The Rolls-Royce Black Badge is something of an outlier for the British luxury brand – it’s the Rolls you drive yourself, rather than enjoy from the more traditional perspective of the rear seat.
Past that, however, it’s also a car that intends to make your time behind the wheel a bit more engaging than what your chauffeur would experience piloting the four-door Ghost sedan on which the Wraith then the Black Badge is based. Either way, after driving this two-door behemoth around Kyalami, there’s one thing I can state without reservation: regardless of where you’re sitting, being inside the Rolls-Royce Badge is an event in and of itself.
It’s only natural that a car measuring just over 5m in length would have an impact on a crowd regardless of the badge, but the Black Badge takes the ripple made by its mammoth size one step further by pinging the bling detector of every pedestrian and passerby within a 5 meter radius. Even those who really have no interest in anything automotive instinctively recognize that the Rolls-Royce Black Badge is something special as it floats silently down the asphalt like some fantastical steam-punk conveyance pulled directly from the mind of Daft Punk.
The Black Badge (based on the Wraith) is certainly a spectacle, but in an entirely different manner from any of the exotic sports cars that might be able to match its R9 000,000 starting price. While Ferrari, Lamborghini, and McLaren captivate by way of their carbon fiber origami and outrageous exhaust notes, Rolls-Royce heads 180-degrees in the opposite direction. The Black Badge’s stately presence is powerful without any associated histrionics, its enormous V12 engine as quiet as a nuclear submarine on full lock-down unless provoked by a stab at the throttle. Even then, only a hint of the massive 876 Nm of torque sitting under its hood can be detected, and solely due to the specific ministrations of Rolls-Royce’s engineering team, which wanted the Black Badge to offer a more engaging aural character as compared to the Ghost.

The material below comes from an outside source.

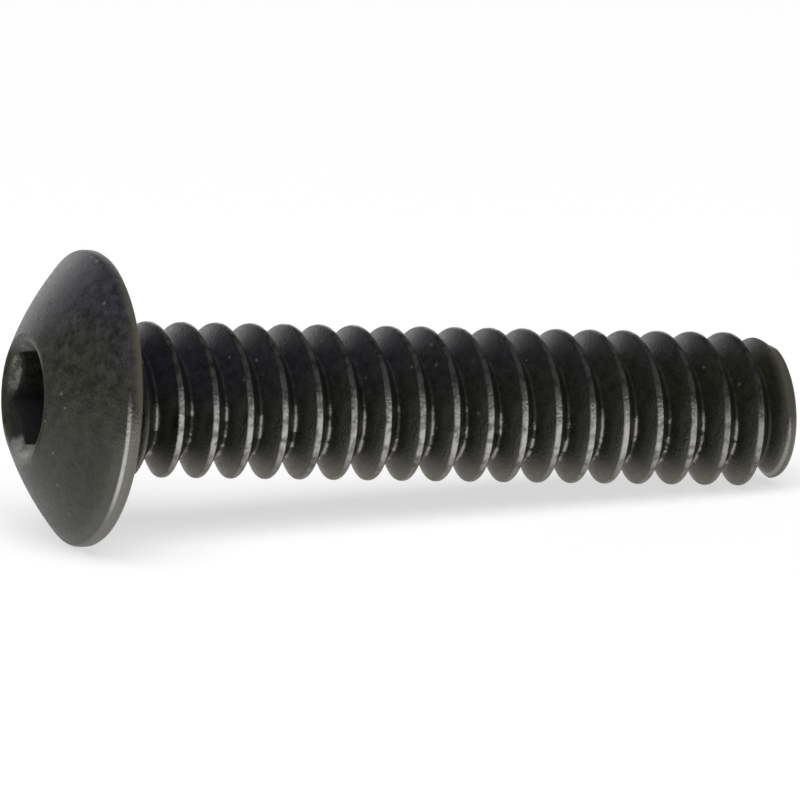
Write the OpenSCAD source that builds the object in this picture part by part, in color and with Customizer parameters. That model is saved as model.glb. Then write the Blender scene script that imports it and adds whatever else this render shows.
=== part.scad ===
// Button head socket cap screw, threaded to the head, lying on its side as it comes to rest.
// The screw is drawn along its own axis, with the bearing face at zero and the tip upwards,
// and laid down at the end, so that its rim and the last full turn of thread touch the ground.

/* [Thread] */
// Outside diameter of the thread
major_d = 3.35; // [3:0.01:3.6]
// Distance from one crest to the next
pitch = 0.79375; // [0.7:0.00125:0.9]
// Angle between the two flanks of a groove
flank_angle = 60; // [55:1:65]
// Width of the flat on the crest
crest_w = 0.1; // [0.06:0.01:0.16]
// Width of the rounded root, measured between the flanks
root_w = 0.14; // [0.08:0.01:0.2]
// How far the root is hollowed below the end of the flanks
root_sag = 0.02; // [0:0.005:0.04]
// Direction around the axis where the crest would start at the bearing face
thread_start = -15; // [-180:1:180]

/* [Shank] */
// Length from the bearing face to the tip
shank_l = 15.875; // [8:0.125:25]
// Diameter of the plain neck under the head
neck_d = 2.94; // [2.85:0.01:3]
// Length over which the thread rises out of the neck
runout_l = 0.6; // [0.3:0.05:1]
// Radius of the fillet between the neck and the bearing face
fillet_r = 0.25; // [0.22:0.01:0.3]
// Length over which the crest sinks towards the tip
lead_l = 0.75; // [0.4:0.05:1.2]
// How soon the crest sinks: 1 is an even slope, less sinks sooner
lead_bend = 0.6; // [0.4:0.05:1]
// Diameter of the crest where it ends at the tip
tip_crest_d = 2.95; // [2.8:0.01:3.2]
// Diameter of the root where it runs out at the tip
tip_root_d = 2.62; // [2.4:0.01:2.75]

/* [Head] */
// Diameter of the head
head_d = 6.35; // [5.8:0.05:6.9]
// Height of the head from the bearing face to the mouth of the socket
head_h = 1.62; // [1.5:0.01:1.9]
// Height of the plain side of the head below the dome
side_h = 0.33; // [0.2:0.01:0.45]
// Radius of the arc that the dome follows
dome_r = 7.9; // [5:0.1:12]
// Rounding where the dome meets the side
brow_r = 0.06; // [0.03:0.01:0.1]
// Rounding where the side meets the bearing face
heel_r = 0.05; // [0.03:0.01:0.1]

/* [Socket] */
// Distance across the flats of the hexagon
hex_af = 1.984; // [1.5:0.001:2.1]
// Depth of the flats below the mouth
hex_depth = 1.12; // [0.8:0.01:1.2]
// Depth of the pointed floor below the flats
floor_depth = 0.2; // [0.1:0.01:0.25]
// Diameter of the bevelled mouth of the socket
mouth_d = 2.6; // [2.5:0.01:2.9]
// Slope of the mouth's bevel, measured from the axis
mouth_angle = 50; // [40:1:60]
// Direction of one corner of the hexagon around the axis
hex_turn = 16; // [0:1:60]

/* [Hidden] */

// Straight faces around one turn of the thread, and the smoothness of the round parts
facets = 48;
round_fn = 160;
// How far the thread's core reaches into the neck, and how much thinner than the neck it starts
core_seat = 0.15;
core_step = 0.02;
// Overshoot of a cutting shape past the surface that it opens
cut = 0.2;

major_r = major_d / 2;
thread_depth = (pitch - crest_w - root_w) / 2 / tan(flank_angle / 2);
root_r = major_r - thread_depth;
core_r = neck_d / 2 - core_step;
thread_z = fillet_r - core_seat;

// One pitch of the thread as [share of the pitch, radius], from the middle of a crest
// to the middle of the next
groove = [
    [crest_w / pitch / 2, major_r],
    [0.5 - root_w / pitch / 2, root_r],
    [0.5, root_r - root_sag],
    [0.5 + root_w / pitch / 2, root_r],
    [1 - crest_w / pitch / 2, major_r],
];
points_per_turn = len(groove);
turns = ceil((shank_l - thread_z) / pitch) + 3;
rows = turns * points_per_turn;

// Share of the full thread height that has risen from the neck at height z
function rise(z) =
    let (t = min(1, max(0, (z - fillet_r) / runout_l)))
    t * t * (3 - 2 * t);

// Share of the lead that lies behind height z
function lead(z) = min(1, max(0, 1 - (shank_l - z) / lead_l));

// Radius at height z of a point that has radius r on the full thread
function thread_radius(r, z) =
    let (risen = core_r + (r - core_r) * rise(z))
    let (roof = major_r + (tip_crest_d / 2 - major_r) * pow(lead(z), lead_bend))
    let (floor_r = root_r - root_sag + (tip_root_d / 2 - root_r + root_sag) * pow(lead(z), 3))
    min(roof, max(floor_r, risen));

// Radius on the full thread at a share s of the pitch after the middle of a crest
function groove_radius(s) =
    let (x = [for (p = groove) p[0]])
    let (y = [for (p = groove) p[1]])
    s <= x[0] || s >= x[4] ? major_r : lookup(s, groove);

// Direction of column a; the ground touches the middle of the face between two columns
function column_angle(a) = 360 * (a + 0.5) / facets;

// Height of a crest on column a that lies below the start of the thread
function column_z(a) =
    let (share = (column_angle(a) - thread_start) / 360)
    (share - floor(share) - 2) * pitch + floor(thread_z / pitch) * pitch;

// Height on column a of the row k of a thread without ends
function free_z(a, k) =
    column_z(a) + (floor(k / points_per_turn) + groove[k % points_per_turn][0]) * pitch;

// First and last row that column a uses: its ends lie on the core's floor and on the tip
function first_row(a) = max([for (k = [0 : rows - 1]) if (free_z(a, k) <= thread_z) k]);
function last_row(a) = min([for (k = [0 : rows - 1]) if (free_z(a, k) >= shank_l) k]);
first_rows = [for (a = [0 : facets - 1]) first_row(a)];
last_rows = [for (a = [0 : facets - 1]) last_row(a)];

// Point in row k of column a, held between the two ends of the thread
function thread_point(a, k) =
    let (z = min(shank_l, max(thread_z, free_z(a, k))))
    let (share = (z - column_z(a)) / pitch)
    let (r = thread_radius(groove_radius(share - floor(share)), z))
    [r * cos(column_angle(a)), r * sin(column_angle(a)), z];

// Number of the point in row k of column a, counting a turn on from the last column
function grid(a, k) =
    let (c = a % facets)
    c * rows + min(last_rows[c], max(first_rows[c], k));

// Rows by which the next column lies ahead: where a new turn starts there, it is one turn
function new_turn(a) = column_z((a + 1) % facets) < column_z(a) ? points_per_turn : 0;

// Where the ground touches the thread and the rim, seen along the bottom line of the screw
bottom_points = [for (k = [first_rows[0] : last_rows[0]]) thread_point(0, k)];
leans = [
    for (p = bottom_points)
        if (p[2] > shank_l / 2)
            let (run = p[2] + heel_r)
            let (drop = head_d / 2 - heel_r - p[0])
            atan2(drop, run) + asin(heel_r / norm([run, drop]))
];
lean = min(leans);
axis_height = (head_d / 2 - heel_r) * cos(lean) - heel_r * sin(lean) + heel_r;
// Middle of the lying screw along the ground, between its mouth and its tip
tip_ring = [for (a = [0 : facets - 1]) thread_point(a, last_rows[a])];
reach_tip = max([for (p = tip_ring) p[2] * cos(lean) - p[0] * sin(lean)]);
reach_head = head_h * cos(lean) + mouth_d / 2 * sin(lean);
middle = (reach_tip - reach_head) / 2;

// Centre of the dome's arc, which runs from the mouth to the top of the side
dome_from = [mouth_d / 2, -head_h];
dome_to = [head_d / 2, -side_h];
dome_chord = dome_to - dome_from;
dome_mid = (dome_from + dome_to) / 2;
dome_drop = sqrt(dome_r * dome_r - pow(norm(dome_chord) / 2, 2));
dome_centre = dome_mid + dome_drop * [-dome_chord[1], dome_chord[0]] / norm(dome_chord);

// Centres of the two roundings on the head, each touching the side, and the second the dome
heel_centre = [head_d / 2 - heel_r, -heel_r];
brow_out = head_d / 2 - brow_r - dome_centre[0];
brow_up = -sqrt(pow(dome_r - brow_r, 2) - pow(brow_out, 2));
brow_centre = dome_centre + [brow_out, brow_up];
brow_way = [brow_out, brow_up] / (dome_r - brow_r);

// Sharp corner outside a rounding of radius r, between its directions from and to
module corner_cut(centre, r, from, to) {
    difference() {
        polygon([centre, centre + (r + cut) * from, centre + (r + cut) * to]);
        translate(centre)
            circle(r = r, $fn = 48);
    }
}

// Turned outline of the head as [radius, height]
module head_outline() {
    difference() {
        intersection() {
            translate([0, -head_h])
                square([head_d / 2, head_h]);
            translate(dome_centre)
                circle(r = dome_r, $fn = 4 * round_fn);
        }
        corner_cut(heel_centre, heel_r, [1, 0], [0, 1]);
        corner_cut(brow_centre, brow_r, [1, 0], brow_way);
    }
}

module head_blank() {
    rotate_extrude($fn = round_fn)
        head_outline();
}

// Fillet and plain neck that carry the head over to the threaded core
module neck() {
    rotate_extrude($fn = round_fn)
        difference() {
            translate([0, -side_h])
                square([neck_d / 2 + fillet_r, side_h + fillet_r]);
            translate([neck_d / 2 + fillet_r, fillet_r])
                circle(r = fillet_r, $fn = 96);
        }
}

module threaded_core() {
    points = [for (a = [0 : facets - 1]) for (k = [0 : rows - 1]) thread_point(a, k)];
    wall = [
        for (a = [0 : facets - 1])
            for (k = [-points_per_turn : rows - 2])
                let (s = new_turn(a))
                let (low = grid(a, k))
                let (high = grid(a, k + 1))
                let (next_low = grid(a + 1, k + s))
                let (next_high = grid(a + 1, k + 1 + s))
                for (face = [[low, high, next_high], [low, next_high, next_low]])
                    if (face[0] != face[1] && face[1] != face[2] && face[0] != face[2])
                        face
    ];
    floor_face = [for (a = [0 : facets - 1]) grid(a, 0)];
    tip_face = [for (a = [facets - 1 : -1 : 0]) grid(a, rows - 1)];
    polyhedron(concat(points), concat(wall, [floor_face], [tip_face]), convexity = 20);
}

module socket() {
    bevel_depth = cut / tan(mouth_angle);
    mouth_z = -head_h;
    floor_z = mouth_z + hex_depth;
    corner_r = hex_af / 2 / cos(30);
    rotate([0, 0, hex_turn])
        translate([0, 0, mouth_z - cut])
            cylinder(r = corner_r, h = hex_depth + cut, $fn = 6);
    translate([0, 0, floor_z - 0.001])
        cylinder(r1 = hex_af / 2, r2 = 0, h = floor_depth, $fn = round_fn);
    translate([0, 0, mouth_z - bevel_depth])
        cylinder(
            r1 = mouth_d / 2 + cut,
            r2 = 0,
            h = (mouth_d / 2 + cut) / tan(mouth_angle),
            $fn = round_fn
        );
}

module screw() {
    color("#3a3b3c")
        translate([-middle, 0, axis_height])
            rotate([0, 90 + lean, 0]) {
                difference() {
                    union() {
                        head_blank();
                        neck();
                    }
                    socket();
                }
                threaded_core();
            }
}

screw();
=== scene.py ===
import math
from functools import reduce

import bpy
from mathutils import Matrix, Vector


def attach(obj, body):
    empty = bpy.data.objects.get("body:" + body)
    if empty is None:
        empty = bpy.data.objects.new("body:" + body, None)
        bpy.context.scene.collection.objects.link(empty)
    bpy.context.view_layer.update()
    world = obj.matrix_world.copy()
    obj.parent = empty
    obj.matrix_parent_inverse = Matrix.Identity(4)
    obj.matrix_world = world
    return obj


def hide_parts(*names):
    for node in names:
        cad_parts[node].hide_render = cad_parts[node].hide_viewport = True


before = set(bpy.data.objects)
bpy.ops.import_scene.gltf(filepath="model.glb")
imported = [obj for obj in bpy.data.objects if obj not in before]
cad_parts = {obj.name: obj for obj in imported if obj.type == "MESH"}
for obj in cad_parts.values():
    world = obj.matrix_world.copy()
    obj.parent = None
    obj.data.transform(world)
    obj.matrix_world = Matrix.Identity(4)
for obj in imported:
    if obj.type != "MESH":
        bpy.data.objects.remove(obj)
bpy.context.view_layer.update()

# The screw is drawn in millimetres along its own axis, as in the part's source: the bearing
# face is at 0, the head lies below it and the tip above it. It is laid down at the end.
MM = 0.001

# Straight faces around one turn of the thread, and around the head
COLUMNS = 168

# Thread
MAJOR_R = 1.675
ROOT_R = 1.19
PITCH = 0.79375
CREST_W = 0.12
CREST_ROUND = 0.09
ROOT_W = 0.07
ROOT_ROUND = 0.05
# Direction around the axis, in degrees, where a crest starts at the bearing face
THREAD_START = -15.0
# Turns wound below the bearing face, and in all beyond the length of the shank
TURNS_BELOW = 2
TURNS_SPARE = 4

# Shank and tip: the thread rises out of the neck along the runout and sinks along the lead
SHANK_L = 15.875
NECK_R = 1.47
FILLET_R = 0.25
FILLET_STEPS = 8
RUNOUT_L = 0.6
LEAD_L = 0.75
# How soon the crest sinks: 1 is an even slope, less sinks sooner
LEAD_BEND = 0.6
TIP_CREST_R = 1.475
TIP_ROOT_R = 1.31
TIP_ROUND = 0.16
TIP_STEPS = 5
# Shares by which the rings on the face of the tip shrink, one after the other
TIP_RINGS = (0.85, 0.7, 0.4)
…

The insulating effect of the Wraith’s design also informs all sensation of motion inside the cabin. Regardless of what speed I called down from the plush driver’s seat to its elegantly-appointed engine room, I couldn’t help but shake the impression that I was not driving so much as traveling, much in the same way one would ride in a powerful, private locomotive. The Rolls-Royce gathers itself and thrusts forward with a gathering confidence that feels limitless – and, indeed, a cursory examination of the speedometer out on the track often revealed that I had broken the triple-digit barrier in perhaps the stealthiest manner possible.
All of this happens despite the SUV-like 2440kg weight of the 2016 Rolls-Royce Wraith, an eye-popping measure that is magicked away not just by the car’s 6.6-liter motor, but also its phenomenal air suspension system. Through most turns the Black Badge tacks absolutely flat, its massive rectangular hood seeking corner exit like the needle on a magnificent bespoke compass, and only once you really start to hustle the enormous coupe do petty annoyances like center of gravity and momentum begin to inform the car’s dynamics.
DID YOU KNOW: The average age of a Rolls buyer is now around 43, down from the 55 average of not so long ago.
The Black Badge is not a car for cruising from the center of town to your hinterlands estate, It’s much better appreciated while bouncing off the rev limiter on the back-stretch of this very same Kyalami track. In case you missed it, it has a suspension system capable of dialing out potholes capable of swallowing a Suzuki Jimmy whole, the excellent stereo system clearly enunciating your favorite tunes across a perfectly deadened sound-stage, and the almost-invisible eight-speed automatic transmission using a GPS signal to quietly pre-shift for you so you don’t have to trouble your right knee when encountering a hill.
At the same time, Rolls-Royce has clearly built a vehicle that operates within its own, carefully-crafted ecosphere, a coupe that lives in a niche seldom breached by the vast majority of the world’s population. Remember that part of the Black Badge’s appeal, from an outsider’s perspective, is trying to guess who exactly is riding along inside, and consequently attempting to place them on the socio-economic hierarchy that holds us all in its firm grip. Movie star or media baron? Tycoon or hip hop impresario? Must a politcian or BBEEE beneficiary.
Or how about a heir? After all, the Black Badge I drove was outfitted with an individually-stitched headliner illuminated by over 1,340 fibre optic LED lights to replicate the breath-taking spread of the Milky Way galaxy in the night sky. The feature is certainly a fitting underscore to the Rolls-Royce experience, with the Black Badge a coach-built rocket ship soaring so high above the aspirations of most drivers that it might as well be on a mission to Mars as it rolls on down the Kyalami tracks.
Sorry SpaceX. Rolls-Royce got there first.